Fox Talbot’s close friend and fellow experimenter, John Herschel, wrote regularly to Somerville and even helped her photographic investigations to gain some publicity. As a woman, she was not allowed to publish her theories in the Royal Society Journal and so Herschel outlined them in a letter to her, giving her full credit, and got that published instead.

“Herschel had developed his own blue images, or cyanotypes, and he supported her studies,” said Roberts. “She had discovered that plants, and in fact all vegetable matter, react to natural light. Her science, which was already a huge deal, overlapped with her photography and she was mixing silver nitrates with alcohols and different plant matters to see what happened.

Mary Somerville, Colour test paper from plant emulsion, 1845-1850.
Mary Somerville, Colour test paper from plant emulsion, 1845-1850. Photograph: Courtesy of Somerville College

“People still follow these same processes now, but Somerville’s images were ultimately unstable. They were fleeting, ephemeral things. Remarkably, though, we did find two little coloured strips of tape in the back of one her notebooks which have survived. One is blue and the other is red. We’re working on them to see what they are made of, but we can’t display them. She may have used blackcurrant, or a flower petal.”
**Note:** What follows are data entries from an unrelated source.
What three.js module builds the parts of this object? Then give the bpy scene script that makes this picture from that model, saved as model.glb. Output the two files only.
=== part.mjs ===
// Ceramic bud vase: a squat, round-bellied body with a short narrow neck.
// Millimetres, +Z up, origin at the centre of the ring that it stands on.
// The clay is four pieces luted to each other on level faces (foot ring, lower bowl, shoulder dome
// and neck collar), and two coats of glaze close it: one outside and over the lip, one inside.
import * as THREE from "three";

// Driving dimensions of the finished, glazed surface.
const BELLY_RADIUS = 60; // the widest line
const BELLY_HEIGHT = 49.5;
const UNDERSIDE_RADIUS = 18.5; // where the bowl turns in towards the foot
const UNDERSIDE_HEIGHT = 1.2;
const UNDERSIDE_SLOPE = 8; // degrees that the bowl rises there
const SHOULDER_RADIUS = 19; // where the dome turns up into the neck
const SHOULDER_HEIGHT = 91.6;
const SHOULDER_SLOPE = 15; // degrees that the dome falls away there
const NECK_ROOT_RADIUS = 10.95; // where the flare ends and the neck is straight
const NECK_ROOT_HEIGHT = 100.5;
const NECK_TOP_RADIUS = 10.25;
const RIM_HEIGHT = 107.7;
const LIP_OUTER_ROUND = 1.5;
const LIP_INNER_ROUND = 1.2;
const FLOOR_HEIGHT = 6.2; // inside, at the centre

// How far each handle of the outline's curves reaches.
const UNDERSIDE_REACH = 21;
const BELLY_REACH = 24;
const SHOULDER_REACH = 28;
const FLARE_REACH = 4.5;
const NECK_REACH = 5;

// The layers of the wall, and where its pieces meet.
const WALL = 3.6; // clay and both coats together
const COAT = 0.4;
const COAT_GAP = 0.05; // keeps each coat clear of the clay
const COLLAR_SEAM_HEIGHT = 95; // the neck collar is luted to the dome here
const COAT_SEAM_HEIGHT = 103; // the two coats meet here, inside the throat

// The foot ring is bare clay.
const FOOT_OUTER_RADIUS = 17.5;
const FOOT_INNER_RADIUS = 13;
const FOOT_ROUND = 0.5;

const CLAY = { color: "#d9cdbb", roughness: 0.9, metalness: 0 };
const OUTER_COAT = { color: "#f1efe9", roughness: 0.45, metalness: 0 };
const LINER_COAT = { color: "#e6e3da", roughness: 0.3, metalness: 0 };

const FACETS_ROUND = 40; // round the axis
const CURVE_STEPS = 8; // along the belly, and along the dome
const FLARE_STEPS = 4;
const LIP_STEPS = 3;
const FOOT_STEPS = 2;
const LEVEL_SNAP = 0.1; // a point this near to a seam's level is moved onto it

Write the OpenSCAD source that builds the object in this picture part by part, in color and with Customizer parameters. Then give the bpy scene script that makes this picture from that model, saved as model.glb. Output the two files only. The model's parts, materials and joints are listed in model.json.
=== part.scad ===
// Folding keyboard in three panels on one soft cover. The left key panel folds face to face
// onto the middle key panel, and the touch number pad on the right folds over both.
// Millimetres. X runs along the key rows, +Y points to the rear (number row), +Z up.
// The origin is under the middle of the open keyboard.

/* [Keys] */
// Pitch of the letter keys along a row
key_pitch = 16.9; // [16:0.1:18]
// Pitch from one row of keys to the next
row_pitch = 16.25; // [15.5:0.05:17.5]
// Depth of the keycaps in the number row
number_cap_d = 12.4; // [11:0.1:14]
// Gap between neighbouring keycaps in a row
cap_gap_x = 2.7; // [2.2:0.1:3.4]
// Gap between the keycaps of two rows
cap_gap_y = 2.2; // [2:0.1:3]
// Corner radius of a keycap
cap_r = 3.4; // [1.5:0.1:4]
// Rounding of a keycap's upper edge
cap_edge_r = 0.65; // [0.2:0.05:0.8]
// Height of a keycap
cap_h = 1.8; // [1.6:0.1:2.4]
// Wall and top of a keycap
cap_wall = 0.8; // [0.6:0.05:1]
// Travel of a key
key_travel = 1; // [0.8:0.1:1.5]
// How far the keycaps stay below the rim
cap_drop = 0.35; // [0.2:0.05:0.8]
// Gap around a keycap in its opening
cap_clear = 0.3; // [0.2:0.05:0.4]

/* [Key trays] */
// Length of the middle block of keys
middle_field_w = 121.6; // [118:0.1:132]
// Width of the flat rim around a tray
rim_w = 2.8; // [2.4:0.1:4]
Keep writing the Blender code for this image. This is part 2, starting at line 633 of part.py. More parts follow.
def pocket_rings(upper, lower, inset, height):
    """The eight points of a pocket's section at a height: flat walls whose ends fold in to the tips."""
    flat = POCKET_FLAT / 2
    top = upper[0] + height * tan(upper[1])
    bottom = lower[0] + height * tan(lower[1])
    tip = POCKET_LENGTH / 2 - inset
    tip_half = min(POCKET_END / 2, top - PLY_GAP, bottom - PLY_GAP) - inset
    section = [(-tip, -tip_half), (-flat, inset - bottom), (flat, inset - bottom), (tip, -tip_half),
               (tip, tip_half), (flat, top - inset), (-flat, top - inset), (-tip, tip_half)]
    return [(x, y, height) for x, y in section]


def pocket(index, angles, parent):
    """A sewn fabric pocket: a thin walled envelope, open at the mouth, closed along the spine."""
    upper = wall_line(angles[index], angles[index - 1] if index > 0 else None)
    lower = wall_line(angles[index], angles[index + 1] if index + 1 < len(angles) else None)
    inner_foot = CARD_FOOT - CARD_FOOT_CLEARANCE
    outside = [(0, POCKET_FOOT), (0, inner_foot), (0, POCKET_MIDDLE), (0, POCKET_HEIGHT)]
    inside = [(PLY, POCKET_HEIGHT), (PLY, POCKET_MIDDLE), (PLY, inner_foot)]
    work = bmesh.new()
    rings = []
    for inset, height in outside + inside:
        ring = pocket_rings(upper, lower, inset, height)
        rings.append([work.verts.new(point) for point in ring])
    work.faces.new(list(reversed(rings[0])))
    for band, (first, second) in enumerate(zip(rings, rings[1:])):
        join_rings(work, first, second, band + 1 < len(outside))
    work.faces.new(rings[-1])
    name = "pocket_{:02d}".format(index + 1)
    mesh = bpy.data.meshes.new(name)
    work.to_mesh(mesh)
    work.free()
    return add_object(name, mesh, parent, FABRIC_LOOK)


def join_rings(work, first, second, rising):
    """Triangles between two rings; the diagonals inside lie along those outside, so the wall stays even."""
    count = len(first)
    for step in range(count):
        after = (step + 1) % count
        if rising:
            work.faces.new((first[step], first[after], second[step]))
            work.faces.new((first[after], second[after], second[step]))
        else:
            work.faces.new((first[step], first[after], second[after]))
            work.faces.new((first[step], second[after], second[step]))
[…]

Roberts hopes the exhibition will demonstrate how early photography was reinvented several times, using different techniques. Until the digital age arrived, the principle of letting limited light change chemicals was the basis of them all.

And it seems Fox Talbot’s original inspiration may have come from a woman who was closer to home. A sketchbook to go on display in the exhibition belonged to his wife, Constance, and it includes a plant drawing that prompted her husband to go into the laboratory.

He later wrote that it had “led me to reflect on the inimitable beauty of the pictures of nature’s painting which the glass lens of the camera throws upon the paper in its focus… how charming it would be if it were possible to cause these natural images to imprint themselves durably and remain fixed upon the paper!”